-- Start of Data entries --
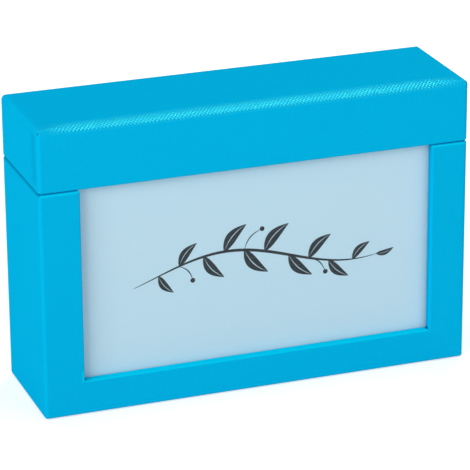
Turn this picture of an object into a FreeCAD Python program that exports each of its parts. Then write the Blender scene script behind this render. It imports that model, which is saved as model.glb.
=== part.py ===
import FreeCAD, Part
import math
import os

# Photo storage box: a covered board box with a hinged lid and a picture window in its front.
# Millimetres, +Z up, front towards -Y, origin at the centre of the underside.

# Overall size
overall_width = 175.0
overall_depth = 50.0
overall_height = 117.0
base_height = 91.8
rim_gap = 0.3

# Boards and sheets, by thickness
wall_board = 2.5
bottom_board = 2.5
top_board = 2.5
frame_board = 3.0
slot_wall_board = 2.0
cover_sheet = 0.4
slot_wall_sheet = 0.25
lining_sheet = 0.25
floor_sheet = 0.4
underside_sheet = 0.3
hinge_cloth = 0.4
film_sheet = 0.3
card_sheet = 0.5

# Edge roundings of the boards; the covering goes round them with its own thickness more
corner_radius = 1.2
lid_edge_radius = 1.1

# The covering's own rounding where it folds over boards that are cut square
fold_radius = 0.8

# The lid's soft front edge: how far it reaches back and down, in the middle and at both ends
soft_edge_depth = 9.0
soft_edge_drop = 2.4
soft_end_size = 1.0
soft_edge_taper = 14.0
soft_edge_stations = 8

# Picture window in the front
stile_left_width = 16.3
stile_right_width = 15.0
rail_height = 13.8
corner_slit = 1.5
slit_start = 0.05

# Film, card and slot behind the window
film_overlap = 6.0
film_drop = 1.0
slot_depth = 1.1
card_margin = 4.15
card_under_rail = 4.0
card_drop = 0.6
card_side_play = 0.5
card_front_play = 0.2
spacer_drop = 3.0
slot_wall_drop = 1.0

# Turn-unders, linings and the edge of the corner tabs on the lid's sides
underside_turn = 14.0
underside_inset = 3.0
lining_below_rim = 3.0
tab_width = 5.6
tab_line_width = 0.3
tab_line_depth = 0.2
tab_line_from_top = 2.2
tab_line_from_rim = 3.0

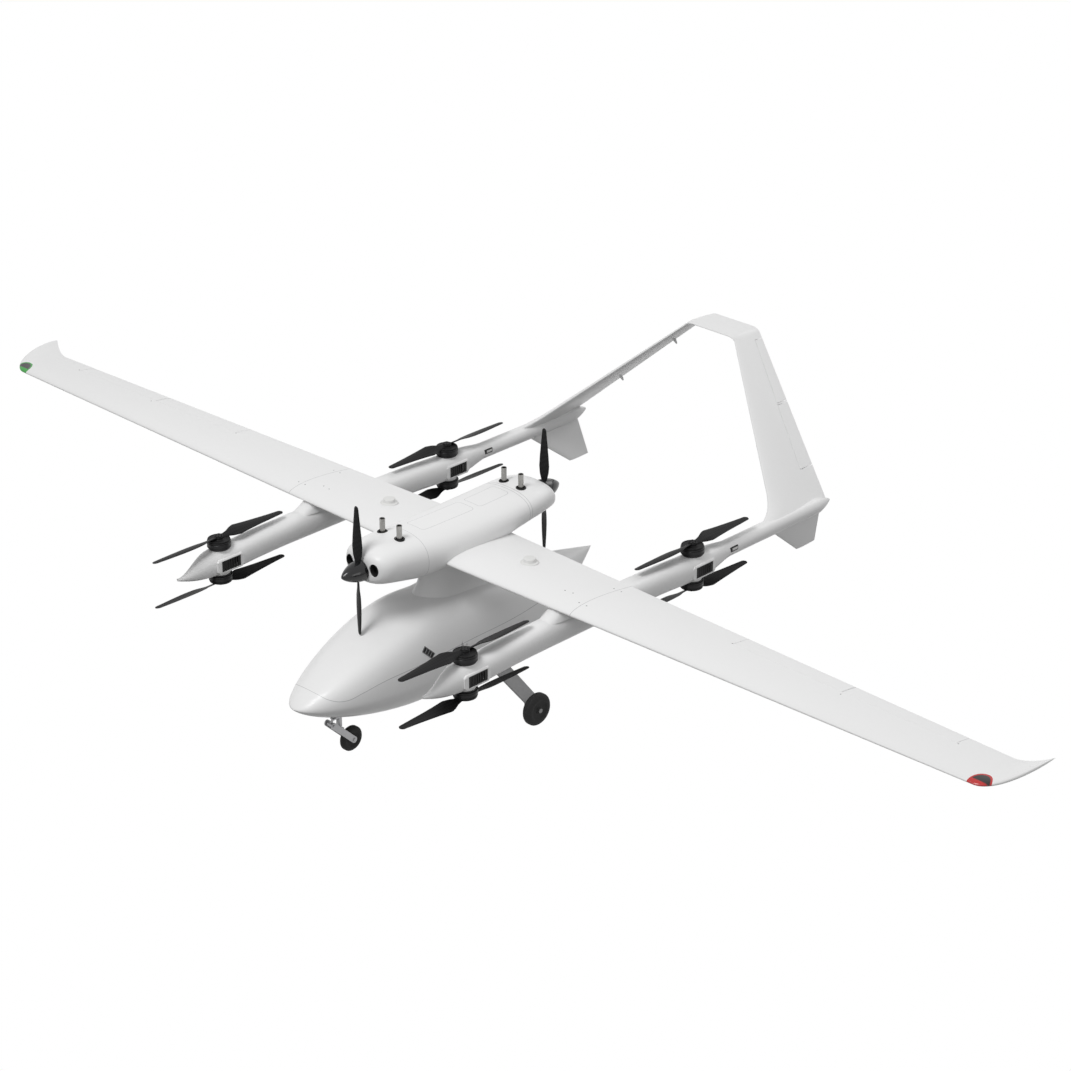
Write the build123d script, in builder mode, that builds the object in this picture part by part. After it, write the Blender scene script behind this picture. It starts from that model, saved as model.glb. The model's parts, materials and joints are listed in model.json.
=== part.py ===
from build123d import *

import math
import os
from dataclasses import dataclass
from typing import Callable

import numpy as np

# Twin-boom fixed-wing drone that takes off on eight lift propellers and cruises on two piston engines.
# Millimetres. x points to port (the aircraft's left), y points aft and z points up from the ground.
# The model is laid out about the lift datum, the point on the ground midway between the four lift shafts.
# Every piece is moved to the middle of the footprint as it is saved. Sections are drawn on upright planes
# whose sketch x is the aircraft's x and whose sketch y is its height.

os.makedirs("parts", exist_ok=True)

# ---------------------------------------------------------------- lift system
LIFT_HALF_PITCH = 720.0  # lift shafts ahead of and behind the datum
BOOM_X = 790.0  # booms and lift shafts either side of the centreline
LIFT_PROP_RADIUS = 381.0
LIFT_PROP_PITCH = 250.0
UPPER_PROP_Z = 811.0
LOWER_PROP_Z = 589.0
MOTOR_STACK = 50.0  # motor pad to the middle of its propeller
MOTOR_RADIUS = 55.0
MOTOR_BASE_HEIGHT = 6.0
MOTOR_WALL = 5.0
STATOR_RADIUS = 46.0
STATOR_TOP = 28.0
BELL_SKIRT_GAP = 1.5
BELL_TOP = 38.0
BELL_BOSS_RADIUS = 16.0
PROP_HUB_HALF_DEPTH = 6.0
LIFT_HUB_RADIUS = 22.0
CLAMP_RADIUS = 19.0
CLAMP_DEPTH = 4.0
MOTOR_SHAFT_RADIUS = 6.0
BLADE_STEEPEST = 28.0  # twist limit at the blade roots
RUNNING_CLEARANCE = 0.05

# ---------------------------------------------------------------- wing
WING_Z = 821.0
HALF_SPAN = 3136.0
TIP_START = 2988.0
PANEL_JOINT = 900.0
ROOT_LEADING_Y = -217.0
ROOT_CHORD = 440.0
OUTER_LEADING_Y = -153.0
OUTER_CHORD = 274.0
WING_SECTION = "1412"
TIP_CHORD = 46.0
TIP_LEADING_Y = 138.0
TIP_RISE = 35.0
CAVITY_START = 0.09  # share of the chord where the lightening cavity begins
CAVITY_LENGTH = 0.60  # share of the chord that the cavity spans
CAVITY_DEPTH = 0.78  # cavity thickness over section thickness
JOINER_RADIUS = 17.0
JOINER_WALL = 2.0
JOINER_HALF_LENGTH = 1300.0
JOINER_Y = -82.0
JOINER_Z = 824.5
JOINER_CLEARANCE = 0.1
FLAP_START = 1591.0
AILERON_START = 2182.0
AILERON_END = 2765.0
SURFACE_RIB = 5.0  # wing rib left between flap and aileron
HINGE_SHARE = 0.74  # hinge line as a share of the chord
SURFACE_GAP = 1.5
HINGE_PIN_RADIUS = 2.0
HINGE_PIN_BURY = 14.0
NAV_LIGHT_X = 3012.0
NAV_LIGHT_HALF_LENGTH = 50.0
NAV_LIGHT_DEPTH = 72.0
ANTENNA_X = 450.0
ANTENNA_Y = 18.0
ANTENNA_BASE_RADIUS = 41.5
ANTENNA_CAP_RADIUS = 28.0
ANTENNA_TOP_Z = 869.0

# ---------------------------------------------------------------- fuselage
NOSE_Y = -995.0
SHOULDER_Y = -364.0
WAIST_Y = 72.0
TAIL_TIP_Y = 898.0
FUSELAGE_HALF_WIDTH = 222.0
BELT_Z = 333.0
FUSELAGE_TOP_Z = 616.0
FUSELAGE_BOTTOM_Z = 148.0
TAIL_TIP_Z = 476.0
FUSELAGE_WALL = 3.5
SEAM_Z = 415.0
FLOOR_THICKNESS = 5.0
VENT_Y = -380.0
VENT_Z = 460.0
VENT_LENGTH = 72.0
VENT_WIDTH = 30.0
VENT_LEAN = 45.0  # forward lean of the flank vents
PAD_HALF_WIDTH = 80.0
PAD_Y = -150.0
PAD_DROP = 6.0
PAD_BOLT_SPACING = 120.0
PAD_BOLT_RADIUS = 2.5
PAD_BOLT_DEPTH = 14.0

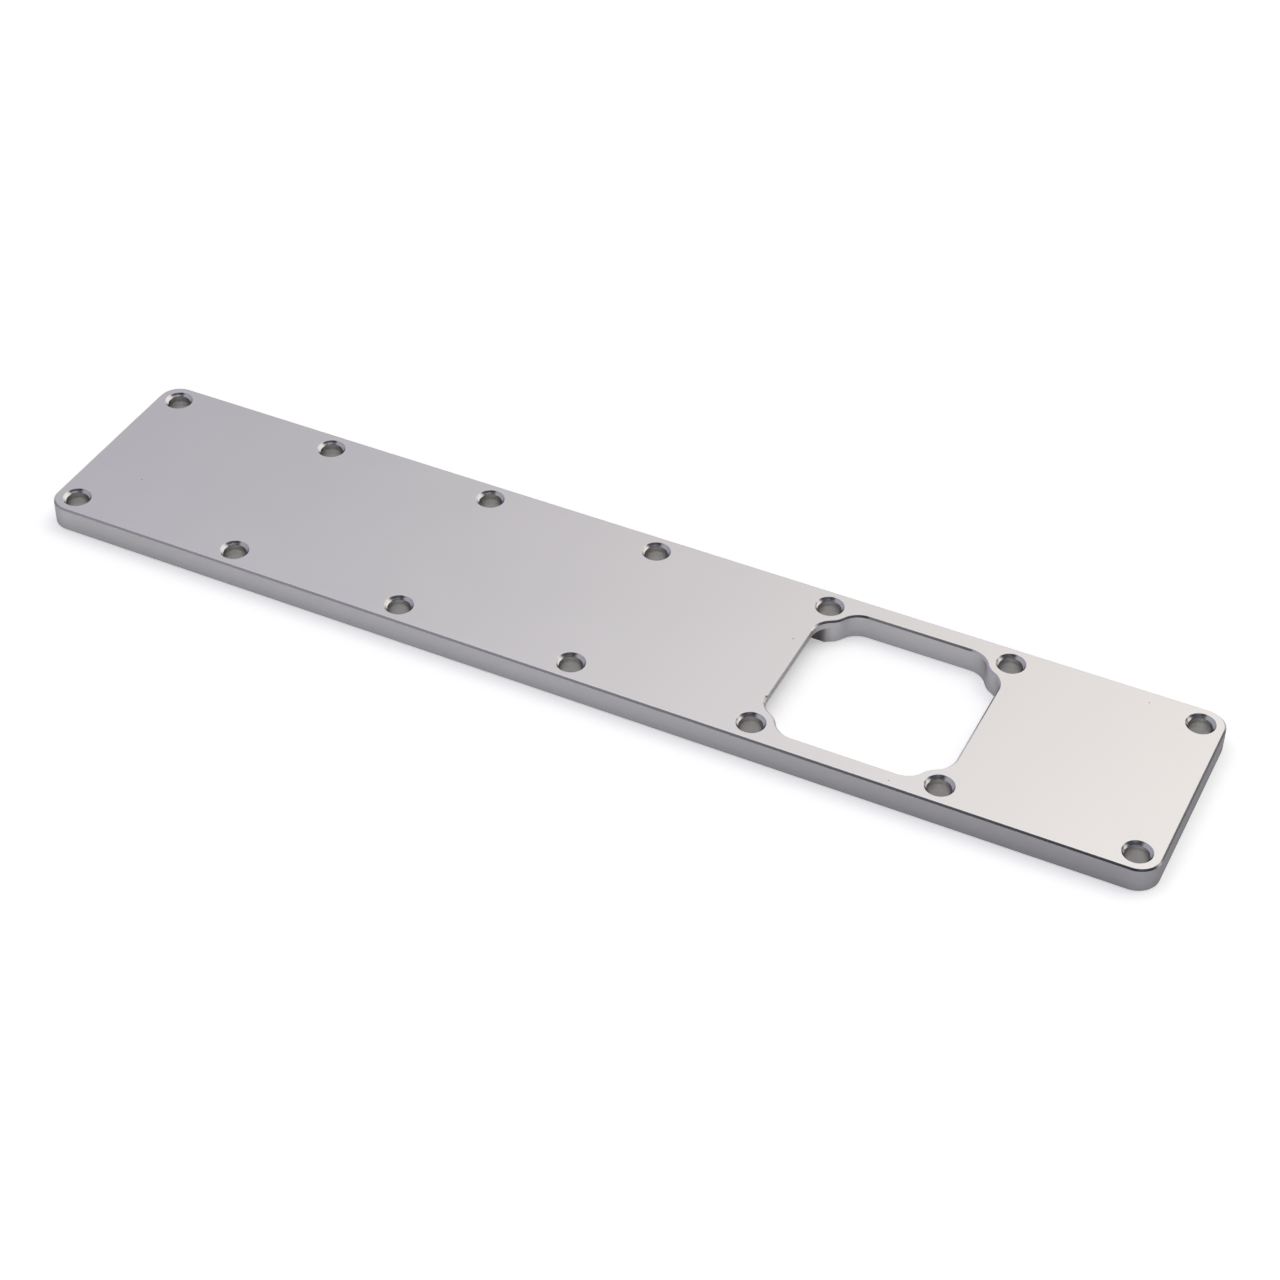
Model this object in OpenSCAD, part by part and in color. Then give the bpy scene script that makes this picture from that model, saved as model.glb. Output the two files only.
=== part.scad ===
-- End of Data entries --
• To be done
Each record above should be returned exactly as it appears.

• Result below
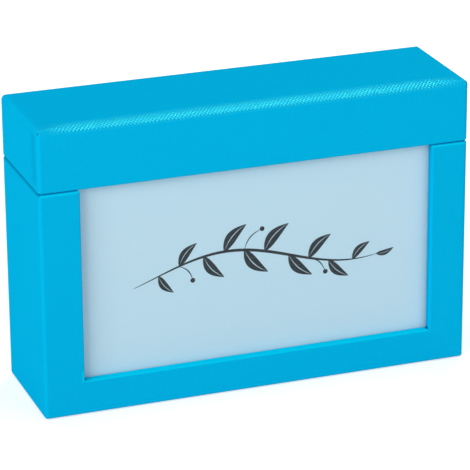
Turn this picture of an object into a FreeCAD Python program that exports each of its parts. Then write the Blender scene script behind this render. It imports that model, which is saved as model.glb.
=== part.py ===
import FreeCAD, Part
import math
import os

# Photo storage box: a covered board box with a hinged lid and a picture window in its front.
# Millimetres, +Z up, front towards -Y, origin at the centre of the underside.

# Overall size
overall_width = 175.0
overall_depth = 50.0
overall_height = 117.0
base_height = 91.8
rim_gap = 0.3

# Boards and sheets, by thickness
wall_board = 2.5
bottom_board = 2.5
top_board = 2.5
frame_board = 3.0
slot_wall_board = 2.0
cover_sheet = 0.4
slot_wall_sheet = 0.25
lining_sheet = 0.25
floor_sheet = 0.4
underside_sheet = 0.3
hinge_cloth = 0.4
film_sheet = 0.3
card_sheet = 0.5

# Edge roundings of the boards; the covering goes round them with its own thickness more
corner_radius = 1.2
lid_edge_radius = 1.1

# The covering's own rounding where it folds over boards that are cut square
fold_radius = 0.8

# The lid's soft front edge: how far it reaches back and down, in the middle and at both ends
soft_edge_depth = 9.0
soft_edge_drop = 2.4
soft_end_size = 1.0
soft_edge_taper = 14.0
soft_edge_stations = 8

# Picture window in the front
stile_left_width = 16.3
stile_right_width = 15.0
rail_height = 13.8
corner_slit = 1.5
slit_start = 0.05

# Film, card and slot behind the window
film_overlap = 6.0
film_drop = 1.0
slot_depth = 1.1
card_margin = 4.15
card_under_rail = 4.0
card_drop = 0.6
card_side_play = 0.5
card_front_play = 0.2
spacer_drop = 3.0
slot_wall_drop = 1.0

# Turn-unders, linings and the edge of the corner tabs on the lid's sides
underside_turn = 14.0
underside_inset = 3.0
lining_below_rim = 3.0
tab_width = 5.6
tab_line_width = 0.3
tab_line_depth = 0.2
tab_line_from_top = 2.2
tab_line_from_rim = 3.0

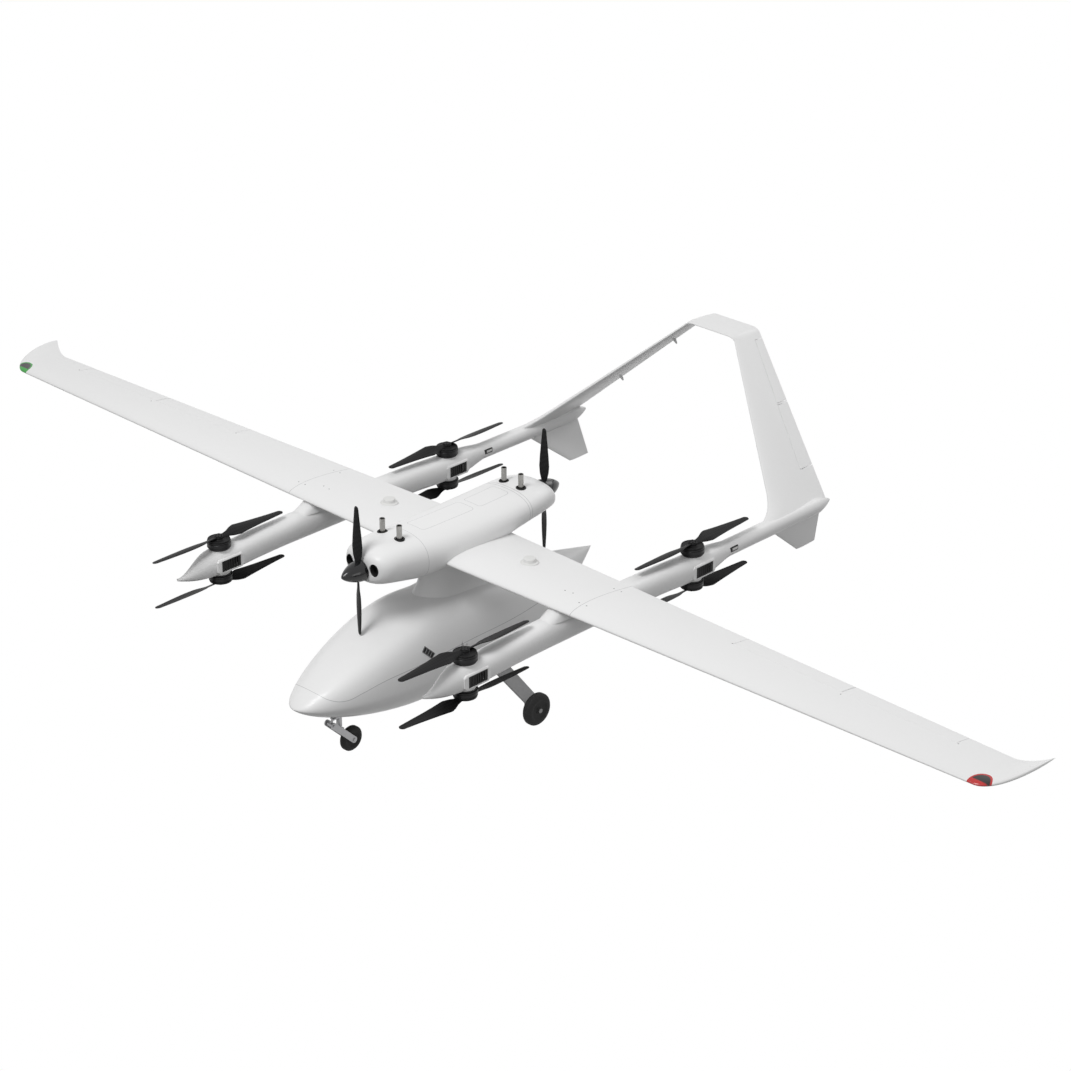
Write the build123d script, in builder mode, that builds the object in this picture part by part. After it, write the Blender scene script behind this picture. It starts from that model, saved as model.glb. The model's parts, materials and joints are listed in model.json.
=== part.py ===
from build123d import *

import math
import os
from dataclasses import dataclass
from typing import Callable

import numpy as np

# Twin-boom fixed-wing drone that takes off on eight lift propellers and cruises on two piston engines.
# Millimetres. x points to port (the aircraft's left), y points aft and z points up from the ground.
# The model is laid out about the lift datum, the point on the ground midway between the four lift shafts.
# Every piece is moved to the middle of the footprint as it is saved. Sections are drawn on upright planes
# whose sketch x is the aircraft's x and whose sketch y is its height.

os.makedirs("parts", exist_ok=True)

# ---------------------------------------------------------------- lift system
LIFT_HALF_PITCH = 720.0  # lift shafts ahead of and behind the datum
BOOM_X = 790.0  # booms and lift shafts either side of the centreline
LIFT_PROP_RADIUS = 381.0
LIFT_PROP_PITCH = 250.0
UPPER_PROP_Z = 811.0
LOWER_PROP_Z = 589.0
MOTOR_STACK = 50.0  # motor pad to the middle of its propeller
MOTOR_RADIUS = 55.0
MOTOR_BASE_HEIGHT = 6.0
MOTOR_WALL = 5.0
STATOR_RADIUS = 46.0
STATOR_TOP = 28.0
BELL_SKIRT_GAP = 1.5
BELL_TOP = 38.0
BELL_BOSS_RADIUS = 16.0
PROP_HUB_HALF_DEPTH = 6.0
LIFT_HUB_RADIUS = 22.0
CLAMP_RADIUS = 19.0
CLAMP_DEPTH = 4.0
MOTOR_SHAFT_RADIUS = 6.0
BLADE_STEEPEST = 28.0  # twist limit at the blade roots
RUNNING_CLEARANCE = 0.05

# ---------------------------------------------------------------- wing
WING_Z = 821.0
HALF_SPAN = 3136.0
TIP_START = 2988.0
PANEL_JOINT = 900.0
ROOT_LEADING_Y = -217.0
ROOT_CHORD = 440.0
OUTER_LEADING_Y = -153.0
OUTER_CHORD = 274.0
WING_SECTION = "1412"
TIP_CHORD = 46.0
TIP_LEADING_Y = 138.0
TIP_RISE = 35.0
CAVITY_START = 0.09  # share of the chord where the lightening cavity begins
CAVITY_LENGTH = 0.60  # share of the chord that the cavity spans
CAVITY_DEPTH = 0.78  # cavity thickness over section thickness
JOINER_RADIUS = 17.0
JOINER_WALL = 2.0
JOINER_HALF_LENGTH = 1300.0
JOINER_Y = -82.0
JOINER_Z = 824.5
JOINER_CLEARANCE = 0.1
FLAP_START = 1591.0
AILERON_START = 2182.0
AILERON_END = 2765.0
SURFACE_RIB = 5.0  # wing rib left between flap and aileron
HINGE_SHARE = 0.74  # hinge line as a share of the chord
SURFACE_GAP = 1.5
HINGE_PIN_RADIUS = 2.0
HINGE_PIN_BURY = 14.0
NAV_LIGHT_X = 3012.0
NAV_LIGHT_HALF_LENGTH = 50.0
NAV_LIGHT_DEPTH = 72.0
ANTENNA_X = 450.0
ANTENNA_Y = 18.0
ANTENNA_BASE_RADIUS = 41.5
ANTENNA_CAP_RADIUS = 28.0
ANTENNA_TOP_Z = 869.0

# ---------------------------------------------------------------- fuselage
NOSE_Y = -995.0
SHOULDER_Y = -364.0
WAIST_Y = 72.0
TAIL_TIP_Y = 898.0
FUSELAGE_HALF_WIDTH = 222.0
BELT_Z = 333.0
FUSELAGE_TOP_Z = 616.0
FUSELAGE_BOTTOM_Z = 148.0
TAIL_TIP_Z = 476.0
FUSELAGE_WALL = 3.5
SEAM_Z = 415.0
FLOOR_THICKNESS = 5.0
VENT_Y = -380.0
VENT_Z = 460.0
VENT_LENGTH = 72.0
VENT_WIDTH = 30.0
VENT_LEAN = 45.0  # forward lean of the flank vents
PAD_HALF_WIDTH = 80.0
PAD_Y = -150.0
PAD_DROP = 6.0
PAD_BOLT_SPACING = 120.0
PAD_BOLT_RADIUS = 2.5
PAD_BOLT_DEPTH = 14.0

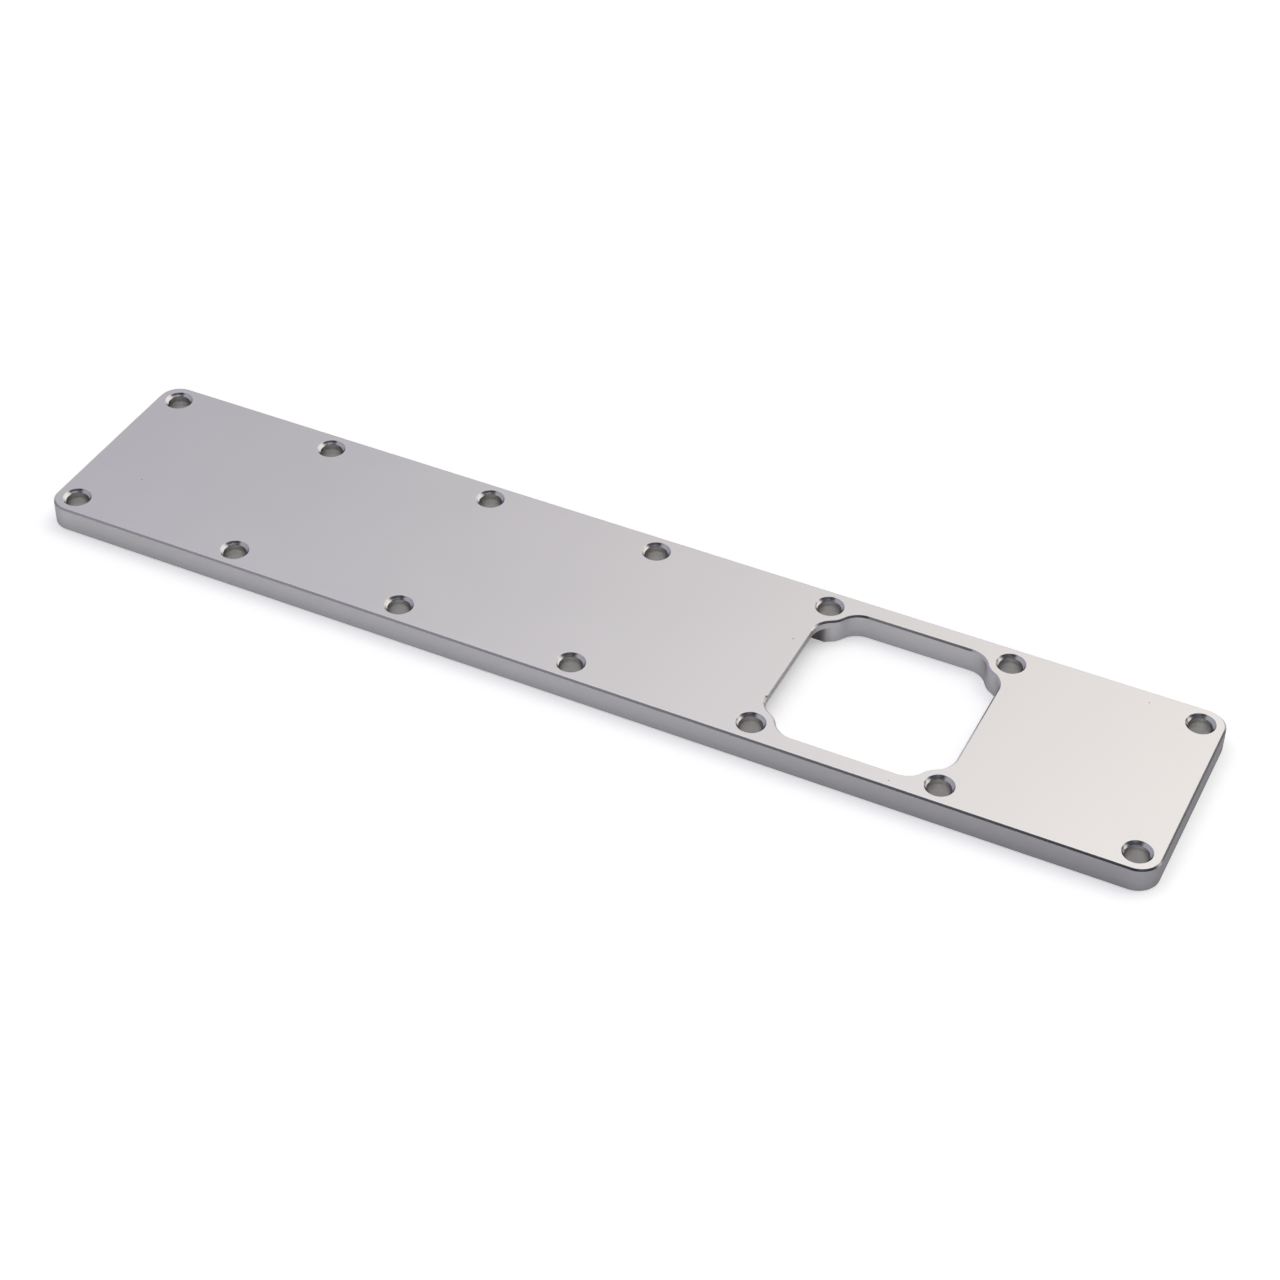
Model this object in OpenSCAD, part by part and in color. Then give the bpy scene script that makes this picture from that model, saved as model.glb. Output the two files only.
=== part.scad ===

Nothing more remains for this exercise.